Now Chinatown, like Beijing’s influence, has swollen. Little Italy, directly north of it, is a stage set–an opera, perhaps–the streets lined with Italian restaurants and touts. But the buildings all house Chinese. Yet Chinatown itself has become something of a sham. Old women the color of leather still occupy their corners, calling out one dolla, one dolla over boxes of bitter melons or scurrying animate fur toys, but more and more of the storefronts sell T-shirts or other generica, while more and more of the restaurants are Vietnamese or Filipino. The Chinese themselves have been moving to Queens or someplace, but they may also have shifted to other lines of work, for there is now a different fast food of choice.
Unlike Los Angeles, New York has no Japantown, for the Japanese came here after 1965, in the great national open house. So why pick only one neighborhood? Their restaurants are governed by a different aesthetic. No cheesy we-hope-you-enjoy-our-strange-customs hospitality. The sign of Japanese authenticity is table tops and counters made of natural wood. The nation of cars, cameras, and advanced robotics presents itself as an island of samurai Shakers. A few blue-and-white fish kites may not be amiss. Kids of both sexes constitute the staff–young Japanese on their Wanderjahr. Their work is hard because the tables are jammed together like bathroom tiles. Unless the restaurant is very small–and some Japanese places are true holes in the wall–precious space will be consumed by the sushi bar. The establishment makes up for the loss by lining the bar with stools where the patrons cluster like birds on a wire.

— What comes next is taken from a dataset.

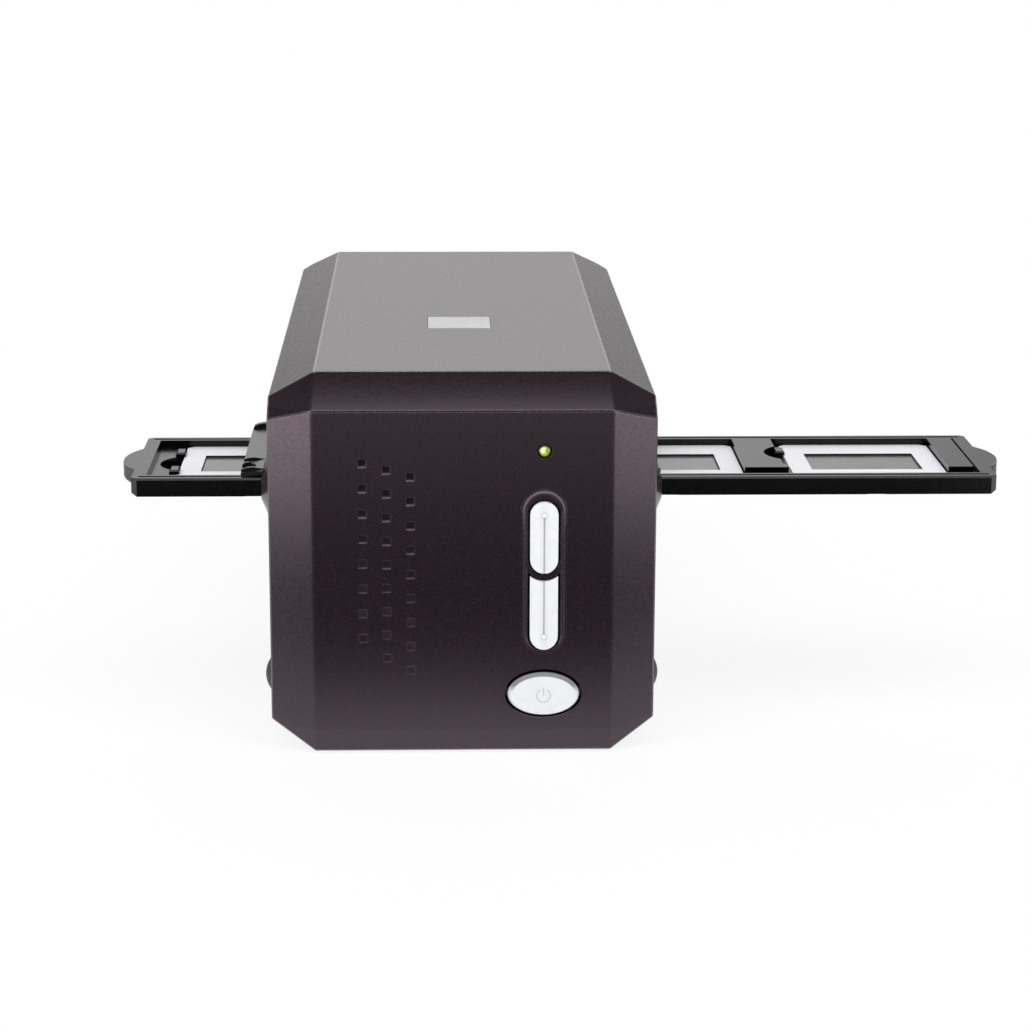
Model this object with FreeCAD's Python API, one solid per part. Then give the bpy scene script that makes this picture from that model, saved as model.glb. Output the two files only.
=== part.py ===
import FreeCAD, Part
import math
import os

# Desktop film scanner: a faceted housing with a slide holder that runs through it from side to side.
# Lengths are in millimetres. X runs to the right, Y from the front face backwards, Z up from the table.
# X is counted from the middle of the housing here, and the finished pieces move to the shared origin.

Vector = FreeCAD.Vector
ALONG_X = Vector(1, 0, 0)
ALONG_Y = Vector(0, 1, 0)
ALONG_Z = Vector(0, 0, 1)

# Housing
shell_width = 120.5
shell_depth = 269.4
shell_height = 119.2
wall = 2.4
edge_bevel = 0.7
foot_proud = 0.8
top_chamfer_width = 14.35
top_chamfer_drop = 7.9
bottom_chamfer_width = 13.85
bottom_chamfer_rise = 9.2
side_facet_width = 13.9
side_facet_depth = 5.9
top_facet_depth = 14.1
top_facet_drop = 9.8
bottom_facet_depth = 1.4
bottom_facet_rise = 7.1
bottom_corner_depth = 6.2
rear_facet_depth = 10.6
bezel_seam_margin = 1.0
rear_cover_length = 14.0
tray_side_height = 11.2
lip_thickness = 1.4
lip_height = 4.0
lip_clearance = 0.2

# Seat for the badge plate on the top
badge_width = 21.3
badge_depth = 22.0
badge_from_front = 88.6
badge_x = -0.15
badge_sink = 0.4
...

The food is good or bad depending on whether you like raw. There are cooked dishes–this or that teriyaki, soups, noodles. But the main attraction is sushi, raw fish or crustaceans sliced and rolled with rice, seaweed, or avocado, and served with ginger and hot mustard. Sushi combines piquant condiments with prime seafood the size of scraps. It is little packages of daintiness and chum. It is the ideal food for sharks who watch the Food Network.
Why has this fare ousted Chinese? Three factors explain the shift. First, the Chinese restaurant was family friendly. Children sat at those flimsy children’s tables (the Chinese ones always behaved). One of the sweet moments of Portnoy’s Complaint is a memory of going from Jersey to Chinatown, where the children of Israel were allowed to eat shrimp, according to the maternal lawgiver. The Japanese restaurant, by contrast, is for singles, dates, DINKs. The cramped quarters mimic the shared apartments they come from. You couldn’t stuff a baby carriage in there. What will they eat when they move to Brooklyn and start families of their own? Probably still Japanese, out of habit. It will be too late to woo them to Hunan Palace.
Second, Chinese food is cooked. Going to a Chinese restaurant was a night out for people who cooked themselves. No flame touches the dockside treats of Seppuku. Bites of chilled, squirmy salmon or tuna seem like just the thing for people who don’t know how to boil water. If you have to order in, the little take-out boxes look just fine in the cavernous, empty refrigerator.
Third, the form that Japanese culinary dominance takes is appropriate to an age when strange is not strange. Chinatowns, in New York and elsewhere, flourished during the time of Charlie Chan. A quarter of the globe went from pigtails straight to “The East Is Red,” with only the briefest stop at Chiang Kai-shek. Chinese food was enticing, amusing, or unsatisfying, but definitely exotic. Japan was exotic once too, when Toshiro Mifune played in art houses. But now, when every suburban kid spends junior year of high school abroad, and every young hipster grows up with manga and anime, the Japanese restaurant is one more pit stop. Add quick, cold, and uncomfortable, and it’s just like home.